Kıbrıs’ta doğup yaşayan ve kendimi bildim bileli orada gazetecilik yapan sevgili dostum Cenk Mutluyakalı, meşhur Annan Planı dönemini anlatırken radyoya dair çok güzel şeyler yazmıştı. “O dönem her sabah radyo programı yapıyordum ve her şey çok samimiydi. İnsanlarda bir ‘görünme’ hissinden çok sesini duyurmak duygusu vardı. Görüntü, gösteriş ortadan kaldırıyor sahiciliği, ‘süslenmek’ başlıyor, ‘gösteri’ büyüdükçe samimiyet kayboluyor.”

“en içli ve uzun havaların içinde yol/ radyoevi düşlerine sızıyor annemin” böyle diyor “Annemden Hüzün Genleri” kitabının aynı başlıklı şiirinde Umut Çetin, bir figanı nasıl paylaştığını sezdiriyor dizelerinde bize.

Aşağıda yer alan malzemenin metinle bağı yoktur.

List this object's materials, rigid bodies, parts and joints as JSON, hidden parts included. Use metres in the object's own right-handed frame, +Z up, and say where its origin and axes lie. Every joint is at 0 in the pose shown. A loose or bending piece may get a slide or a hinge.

Darbe günlerini anımsayın, tankın başına geçen ilk olarak radyoevini işgale giderdi, oradan bildiriyi okutmak önemliydi zira. Şair burada uzun hava bir kederden yola çıkıp annesine ulaşıyor bana kalırsa; tankı topu, apoleti ve paşaları işin içine sokmanın ne anlamı var ki?.

Değişmeyen gelenekler zamanla TV ekranlarına taşındı. Paşalar bir zaman ekran merakıyla okudu bildirilerini. O günleri en iyi Ahmet Oktay “Gizli Çekmece” kitabında anlattı belki de…

Neşe Yaşın yıllarca radyo programcılığı yaptı. Kıbrıs’ın güneyinde Rumca yayın yapan PIK radyosunda 41. Oda adını verdiği kültür sanat programı sundu. Çantasında daima kayıt cihazları falan zımbırtılar olurdu, ağırlığına rağmen taşırdı yanında. Benimle de bir program yaptı Taksim’de ve hatırı sayılır bir telif verdi 2001 yılında, meğer kendi alacağını “telif” diye benimle paylaşmış, bunu yıllar sonra söyledi. O telifi bozdurup Ahmet Erhan’ın Ülker Sokak’taki evine gittiğimde nevalemiz sağlımdı… Devlet radyosundan Komünist Parti radyosuna, ASTRA’ya geçen Neşe orada da “Barış Bahçesi” adlı programı iki yıl sürdürdü.

Mehmet Ergün ile telefonda konuşurken radyo tiyatrosu dinlediğini söylemişti. O konuşmadan sonra aklıma düştü bu yazı. Yazarken radyo tiyatrosu dinledim.